Un problema serio la ciencia y la política. Actualmente también, aunque, como usted ha señalado, sin especificar, hay ejemplos como los de la prohibición de la genética en la URSS. Van unidas las libertades, evidentemente, al desarrollo de la ciencia. Quizás el espíritu liberal que se fraguó desde el Renacimiento y se consolidó en el XVII, XVIII y XIX, tiene algo que ver con todo esto. Y se hizo con base en Europa. Calvinistas, puritanos, revolucionarios franceses, fue una marea de progreso en las libertades y una apertura ideológica.

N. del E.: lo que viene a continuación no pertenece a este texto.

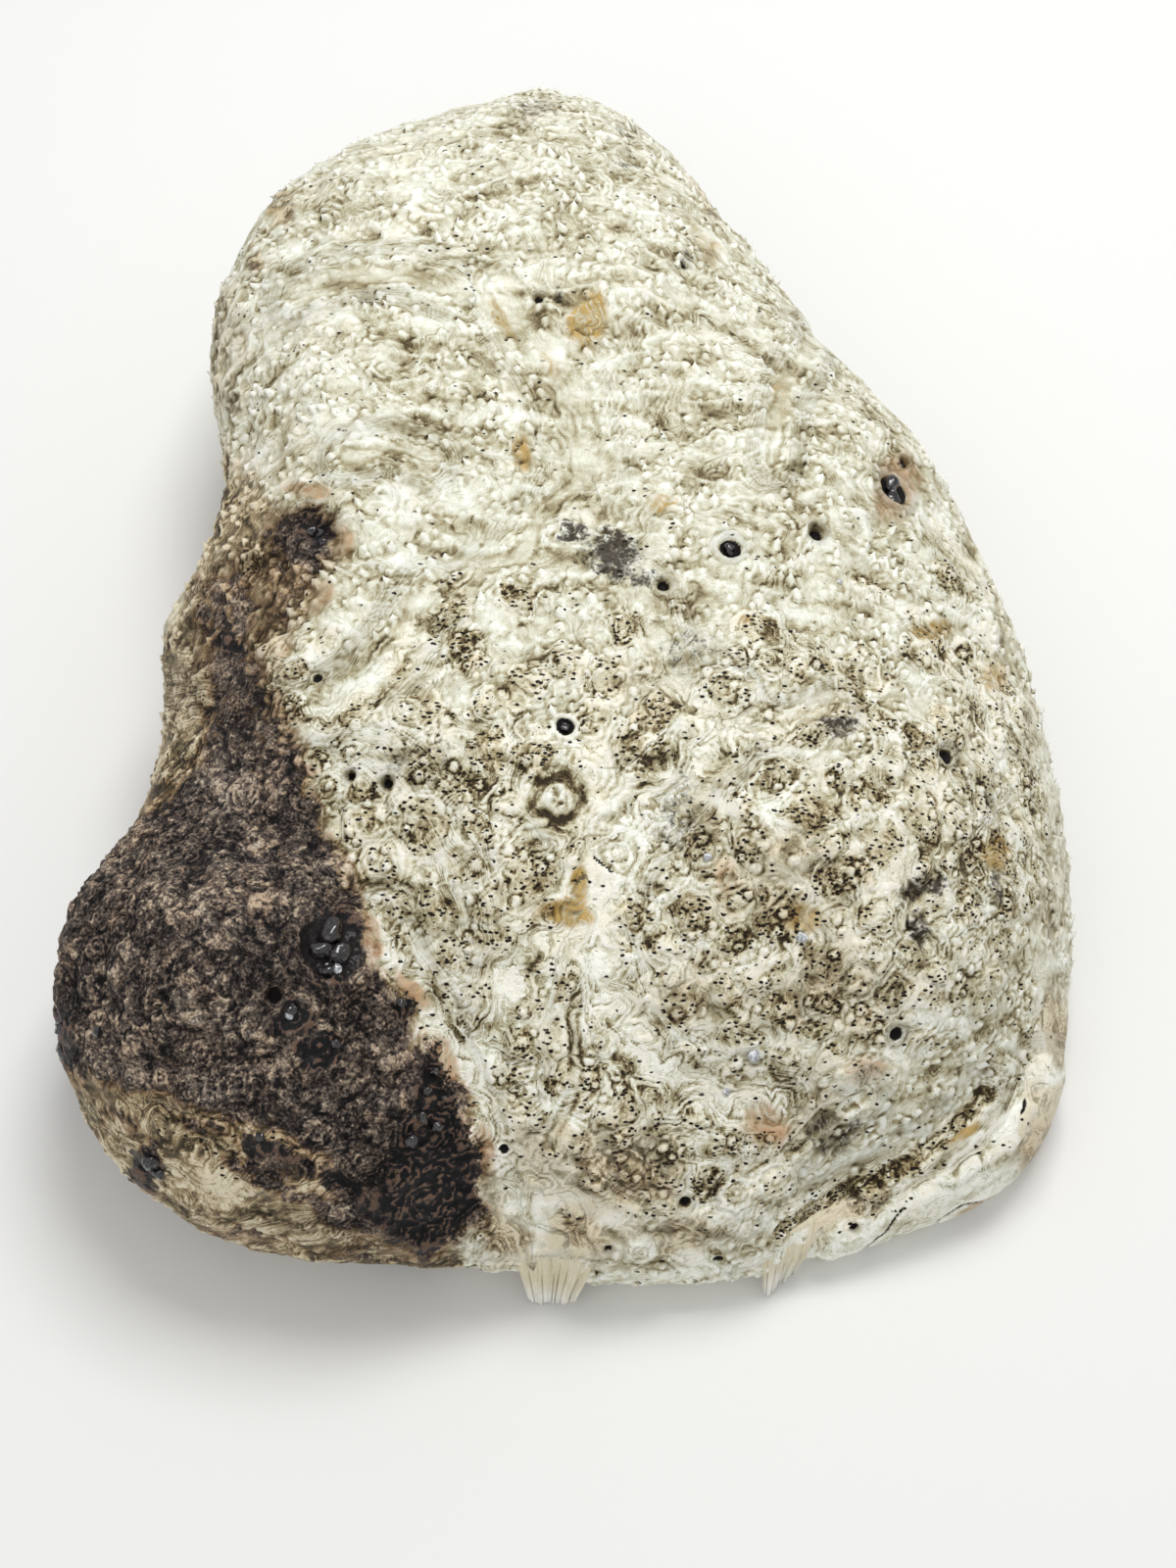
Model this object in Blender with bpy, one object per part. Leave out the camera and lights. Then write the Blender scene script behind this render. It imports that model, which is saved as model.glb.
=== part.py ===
"""Burl cap: the domed outside of a tree burl, sawn off its trunk on one flat face.

The cap grew as one piece of wood, so it is one solid. It starts as a round growth whose girth,
height of girth and squareness change round the compass. Swells and creases then shape its lobes
and folds, buds cover its skin, and the saw leaves the flat face that it rests on.

Units are metres. +Z is up, the sawn face lies at Z = 0, and the low, folded edge faces -Y.
"""

import math
import random
from collections import namedtuple

import bmesh
import bpy
import numpy as np
from mathutils import Vector, noise

MM = 0.001

# The growth as a whole
TOP_HEIGHT = 134 * MM
HEART = (-5 * MM, 30 * MM)
SAW_BELOW_GIRTH = math.radians(28)
SPHERE_SUBDIVISIONS = 6
SWELL_FADE = math.radians(25)

# One compass direction from the heart: how far out the girth lies, how high above the sawn face,
# and how square the upright section is there, where 2 is an ellipse and 4 nearly a box.
Rim = namedtuple("Rim", "compass_deg girth_mm girth_height_mm squareness")
RIMS = (
    Rim(0, 173, 30, 2.2),
    Rim(11, 165, 34, 2.2),
    Rim(25, 163, 38, 2.3),
    Rim(38, 163, 42, 2.3),
    Rim(55, 175, 45, 2.2),
    Rim(72, 214, 45, 2.2),
    Rim(90, 284, 45, 2.2),
    Rim(106, 264, 48, 2.5),
    Rim(121, 245, 52, 2.9),
    Rim(137, 202, 55, 3.3),
    Rim(155, 153, 52, 3.6),
    Rim(171, 140, 45, 3.8),
    Rim(186, 157, 34, 3.4),
    Rim(197, 161, 34, 2.9),
    Rim(207, 182, 40, 2.6),
    Rim(219, 236, 46, 2.5),
    Rim(233, 265, 44, 2.4),
    Rim(246, 264, 38, 2.3),
    Rim(257, 251, 30, 2.2),
    Rim(269, 246, 18, 2.0),
    Rim(282, 251, 8, 1.9),
    Rim(295, 255, 6, 1.9),
    Rim(309, 262, 8, 1.9),
    Rim(323, 231, 12, 2.0),
    Rim(338, 201, 22, 2.1),
)

# Broad rounded lobes, and hollows with a negative height
Swell = namedtuple("Swell", "x_mm y_mm half_x_mm half_y_mm turn_deg height_mm")
SWELLS = {
    "bark_lobe": Swell(-124, -136, 46, 46, 0, 15),
    "near_dome": Swell(80, -96, 80, 66, 15, 16),
    "far_dome": Swell(-30, 200, 75, 70, 0, 12),
    "right_shoulder": Swell(100, 60, 55, 62, -30, 6),
    "left_ridge": Swell(-92, 60, 26, 85, 5, 12),
    "hollow_behind_bark": Swell(-150, -60, 26, 26, 0, -10),
    "crown_saddle": Swell(15, 60, 60, 45, 0, -5),
    "skirt": Swell(118, -175, 80, 36, 25, -14),
}

# Folds between lobes, and lips with a positive height. Points are (x, y) in millimetres.
Crease = namedtuple("Crease", "height_mm half_width_mm points_mm")
CREASES = {
    "bark_valley": Crease(
        -17,
        14,
        ((-168, -66), (-146, -74), (-122, -84), (-98, -94), (-71, -121), (-50, -152), (-36, -205)),
    ),
    "near_river": Crease(
        -5, 10, ((46, -62), (20, -88), (4, -110), (1, -130), (14, -154), (34, -168), (64, -172))
    ),
    "far_river": Crease(-5, 11, ((-42, 180), (-30, 126), (-7, 92), (0, 55))),
    "skirt_fold": Crease(-10, 9, ((78, -196), (104, -182), (124, -168), (142, -153), (153, -136))),
    "skirt_lip": Crease(8, 9, ((72, -212), (112, -201), (140, -186), (163, -164), (170, -146))),
    "right_fold": Crease(-4, 9, ((118, 20), (132, 2), (146, -22))),
}

# Single knots: their rim stands up by height and their middle by eye, which may sink
Knot = namedtuple("Knot", "x_mm y_mm radius_mm height_mm eye_mm")
KNOTS = {
    "ringed_knob": Knot(-9, -83, 12, -4, 5),
    "round_hole": Knot(-7, -57, 8, 2, -6),
    "grey_hollow": Knot(7, 9, 11, 1, -6),
    "brown_knot": Knot(51, 13, 8, 2, -5),
    "black_knot": Knot(116, 62, 11, 4, -8),
    "right_hole": Knot(126, -58, 8, 2, -5),
    "dark_smear": Knot(113, -111, 11, 0, -5),
    "low_hole": Knot(106, -148, 8, 2, -5),
    "glossy_knob": Knot(-83, -135, 13, 3, 9),
    "glossy_pit": Knot(-95, -158, 8, 2, -4),
    "whorl": Knot(-52, -196, 15, 4, -4),
    "edge_knob": Knot(-147, -188, 12, 2, 7),
    "far_left_knob": Knot(-182, -146, 11, 1, 7),
    "low_knob": Knot(17, -212, 10, 2, 6),
    "curled_knob": Knot(57, -208, 12, 3, 7),
}

# The skin of buds
BUD_HEIGHT = 3.4 * MM
BUD_LEAST, BUD_MOST = 0.45, 1.25
SCATTER = 0.16
LUMP_SIZE = 34 * MM
LUMP_HEIGHT = 2.2 * MM
SAW_CLEARANCE = 1 * MM
SAW_FADE = 14 * MM
SEED = 11


def round_the_compass(angles, values):
    """Values given at the rims' compass directions, read smoothly at any other angle."""
    stops = np.radians([rim.compass_deg for rim in RIMS])
    stops = np.concatenate([stops - 2 * np.pi, stops, stops + 2 * np.pi])
    values = np.tile(np.asarray(values, float), 3)
    slopes = np.gradient(values, stops)
    angles = np.mod(angles, 2 * np.pi)
    left = np.searchsorted(stops, angles, side="right") - 1
    gap = stops[left + 1] - stops[left]
    t = (angles - stops[left]) / gap
    start, end = values[left], values[left + 1]
    lead_out, lead_in = slopes[left] * gap, slopes[left + 1] * gap
    return (
        (2 * t**3 - 3 * t**2 + 1) * start
        + (t**3 - 2 * t**2 + t) * lead_out
        + (3 * t**2 - 2 * t**3) * end
        + (t**3 - t**2) * lead_in
    )


def swell_at(plan, swell):
    """How much a swell raises each plan point, in metres."""
    turn = math.radians(swell.turn_deg)
    dx = plan[:, 0] - swell.x_mm * MM
    dy = plan[:, 1] - swell.y_mm * MM
    along = (dx * math.cos(turn) + dy * math.sin(turn)) / (swell.half_x_mm * MM)
    across = (dy * math.cos(turn) - dx * math.sin(turn)) / (swell.half_y_mm * MM)
    return swell.height_mm * MM * np.exp(-(along**2) - across**2)


def crease_at(plan, crease):
    """How much a crease raises each plan point, by its distance from the nearest stretch."""
    points = np.array(crease.points_mm, float) * MM
    nearest = np.full(len(plan), np.inf)
    for start, end in zip(points[:-1], points[1:]):
        run = end - start
        share = np.clip((plan - start) @ run / (run @ run), 0, 1)
        away = np.linalg.norm(plan - start - share[:, None] * run, axis=1)
        nearest = np.minimum(nearest, away)
    return crease.height_mm * MM * np.exp(-((nearest / (crease.half_width_mm * MM)) ** 2))


def knot_at(plan, knot):
    """A raised or sunk ring with its own middle."""
    away = np.hypot(plan[:, 0] - knot.x_mm * MM, plan[:, 1] - knot.y_mm * MM)
    away = away / (knot.radius_mm * MM)
    rim = knot.height_mm * np.exp(-(((away - 1) / 0.45) ** 2))
    eye = knot.eye_mm * np.exp(-((away / 0.6) ** 2))
    return (rim + eye) * MM


def grown_surface(directions):
    """Takes unit directions in the upper half space to points on the bare growth."""
    compass = np.arctan2(directions[:, 1], directions[:, 0])
    climb = np.arcsin(np.clip(directions[:, 2], 0, 1))
    climb = climb * (1 + SAW_BELOW_GIRTH / (np.pi / 2)) - SAW_BELOW_GIRTH
    girth = round_the_compass(compass, [rim.girth_mm * MM for rim in RIMS])
    waist = round_the_compass(compass, [rim.girth_height_mm * MM for rim in RIMS])
    square = round_the_compass(compass, [rim.squareness for rim in RIMS])
    level, rise = np.cos(climb), np.clip(np.sin(climb), 0, 1)
    fuller = (np.abs(level) ** square + rise**square) ** (-1 / square)
    above = climb >= 0
    reach = girth * np.where(above, level * fuller, level)
    tuck = 1 + np.sin(climb) / math.sin(SAW_BELOW_GIRTH)
    height = np.where(above, waist + (TOP_HEIGHT - waist) * rise * fuller, waist * tuck)
    plan = np.stack([HEART[0] + reach * np.cos(compass), HEART[1] + reach * np.sin(compass)], 1)
    fade = np.clip(climb / SWELL_FADE, 0, 1)
    fade = fade * fade * (3 - 2 * fade)
    shapes = [swell_at(plan, swell) for swell in SWELLS.values()]
    shapes += [crease_at(plan, crease) for crease in CREASES.values()]
    shapes += [knot_at(plan, knot) for knot in KNOTS.values()]
    return np.column_stack([plan, height + fade * sum(shapes)])


def half_ball():
    """A geodesic half ball of unit size, open at its flat side, with its rim on a circle."""
    ball = bmesh.new()
    bmesh.ops.create_icosphere(ball, subdivisions=SPHERE_SUBDIVISIONS, radius=1)
    spacing = math.sqrt(4 * math.pi / len(ball.verts))
    lower = [v for v in ball.verts if v.co.z < -spacing / 2]
    bmesh.ops.delete(ball, geom=lower, context="VERTS")
    for edge in ball.edges:
        if edge.is_boundary:
            for vert in edge.verts:
                vert.co.z = 0
                vert.co.normalize()
    return ball


def grow(ball):
    """Moves the half ball's points out to the growth, a little off their even spacing."""
    draw = random.Random(SEED)
    spacing = math.sqrt(2 * math.pi / len(ball.verts))
    rim = {vert for edge in ball.edges if edge.is_boundary for vert in edge.verts}
    ball.verts.ensure_lookup_table()
    directions = []
    for vert in ball.verts:
        step = Vector([draw.uniform(-1, 1) for _ in range(3)]) * spacing * SCATTER
        moved = vert.co.copy() if vert in rim else (vert.co + step).normalized()
        moved.z = max(moved.z, 0)
        directions.append(moved.normalized())
    for vert, place in zip(ball.verts, grown_surface(np.array(directions))):
        vert.co = place
        if vert in rim:
            vert.co.z = 0


def saw_flat(ball):
    """Closes the open side with the one flat sawn face."""
    rim = [edge for edge in ball.edges if edge.is_boundary]
    bmesh.ops.contextual_create(ball, geom=rim)
    bmesh.ops.recalc_face_normals(ball, faces=ball.faces)


def raise_buds(ball):
    """Raises every point that has no raised neighbour, which packs the buds side by side."""
    draw = random.Random(SEED + 1)
    ball.normal_update()
    sawn = max(ball.faces, key=lambda face: len(face.verts))
    closed = set(sawn.verts)
    moves = {}
    for vert in sorted(ball.verts, key=lambda v: v.index):
        if vert in sawn.verts:
            continue
        above_saw = min(1, max(0, (vert.co.z - SAW_CLEARANCE) / SAW_FADE))
        lump = noise.noise(vert.co / LUMP_SIZE) * LUMP_HEIGHT
        moves[vert] = vert.normal * lump * above_saw
        if vert in closed:
            continue
        size = BUD_HEIGHT * draw.uniform(BUD_LEAST, BUD_MOST)
        moves[vert] += vert.normal * size * above_saw
        closed.add(vert)
        closed.update(edge.other_vert(vert) for edge in vert.link_edges)
    for vert, move in moves.items():
        vert.co += move


def shade(ball):
    """Rounds the shading of the grown skin and keeps the sawn face and its edge crisp."""
    sawn = max(ball.faces, key=lambda face: len(face.verts))
    for face in ball.faces:
        face.smooth = face is not sawn
    for edge in sawn.edges:
        edge.smooth = False


def centre_on_base(ball):
    """Puts the origin under the middle of the solid's box, on the sawn face."""
    points = np.array([vert.co for vert in ball.verts])
    middle = (points.min(axis=0) + points.max(axis=0)) / 2
    bmesh.ops.translate(ball, verts=ball.verts, vec=(-middle[0], -middle[1], 0))


def bleached_wood():
    """Pale, dry, barkless burl wood."""
    wood = bpy.data.materials.new("bleached_burl_wood")
    wood.use_nodes = True
    shader = wood.node_tree.nodes["Principled BSDF"]
    shader.inputs["Base Color"].default_value = (0.66, 0.60, 0.46, 1)
    shader.inputs["Roughness"].default_value = 0.72
    shader.inputs["Metallic"].default_value = 0
    return wood


def main():
    """Builds the cap in its own collection."""
    for old in list(bpy.data.objects):
        bpy.data.objects.remove(old)
    ball = half_ball()
    grow(ball)
    saw_flat(ball)
    raise_buds(ball)
    shade(ball)
    centre_on_base(ball)
    mesh = bpy.data.meshes.new("burl_cap")
    ball.to_mesh(mesh)
    ball.free()
    mesh.materials.append(bleached_wood())
    cap = bpy.data.objects.new("burl_cap", mesh)
    shelf = bpy.data.collections.new("Burl cap")
    bpy.context.scene.collection.children.link(shelf)
    shelf.objects.link(cap)


main()
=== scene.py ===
"""Looks of the burl cap: its skin of buds, its bark lobe, resin, torn fibres and sawn underside.

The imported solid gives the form. Its larger-than-life buds are smoothed away, and the bare form that
is left is covered with buds of the real size, swirling grain, eyes, knots and stains. Features that
the photograph shows are named by their pixels in its 1200 x 1600 picture and sit on the surface
that those pixels look at. Lengths are in metres unless a name says otherwise.
"""

import logging
import math
from dataclasses import dataclass, field
from enum import Enum
from typing import Any, Iterable, Sequence

import bmesh
import bpy
import numpy as np
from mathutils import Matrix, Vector
from mathutils.kdtree import KDTree


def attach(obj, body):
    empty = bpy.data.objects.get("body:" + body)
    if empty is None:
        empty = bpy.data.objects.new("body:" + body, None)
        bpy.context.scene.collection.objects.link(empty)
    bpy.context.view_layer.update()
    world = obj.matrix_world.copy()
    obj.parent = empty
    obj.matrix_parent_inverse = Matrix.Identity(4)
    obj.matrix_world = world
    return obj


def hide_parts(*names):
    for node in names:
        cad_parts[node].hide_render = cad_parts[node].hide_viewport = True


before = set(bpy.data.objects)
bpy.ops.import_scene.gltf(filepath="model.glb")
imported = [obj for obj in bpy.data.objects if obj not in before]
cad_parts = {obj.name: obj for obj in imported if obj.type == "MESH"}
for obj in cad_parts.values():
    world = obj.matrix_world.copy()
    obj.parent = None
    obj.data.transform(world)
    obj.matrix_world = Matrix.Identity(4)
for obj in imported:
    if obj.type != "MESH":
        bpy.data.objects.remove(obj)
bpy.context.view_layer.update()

log = logging.getLogger("burl_cap")
MM = 0.001
PIXEL_MM = 0.37
NODE = "burl_cap"
STRIPS = ("near_edge", "near_dome", "middle", "far_shoulder", "far_dome")
Colour = tuple[float, float, float, float]
Stops = tuple[tuple[float, Colour], ...]


def linear(value: int) -> float:
    """Turns one display value, 0 to 255, into its linear share."""
    share = value / 255
    return share / 12.92 if share <= 0.04045 else ((share + 0.055) / 1.055) ** 2.4


def paint(red: int, green: int, blue: int) -> Colour:
    """Turns a display colour into the linear colour that shaders use.

    Args:
        red: Display red, 0 to 255.
        green: Display green, 0 to 255.
        blue: Display blue, 0 to 255.

    Returns:
        Linear red, green, blue and an alpha of one.
    """
    return (linear(red), linear(green), linear(blue), 1.0)


def ease(values: np.ndarray, low: float, high: float) -> np.ndarray:
    """Rises smoothly from 0 at low to 1 at high."""
    t = np.clip((values - low) / (high - low), 0, 1)
    return t * t * (3 - 2 * t)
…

Escepticismo y relativismo. El relativismo como problema. El relativismo como factor de decadencia. Desde la política de determinado signo se impregna y contamina todo de relativismo, posverdad y posmodernismo. Todo ello anticientífico, todo ello ideológicamente dogmático. Por eso, desde la política, no se invierte en investigación; no se invierte en lo que no se cree. Solo se invierte en estudios de ingenierìa social; para manipular al personal y conformar sociedades a medida de distopìas infernales.

Es necesario ser escéptico del relativismo, como es básicamente necesario ser escéptico de la polìtica.

Hoy, la Europa que desarrolló la Ciencia, está en decadencia y descomposición por el cancer relativista y deconstructor.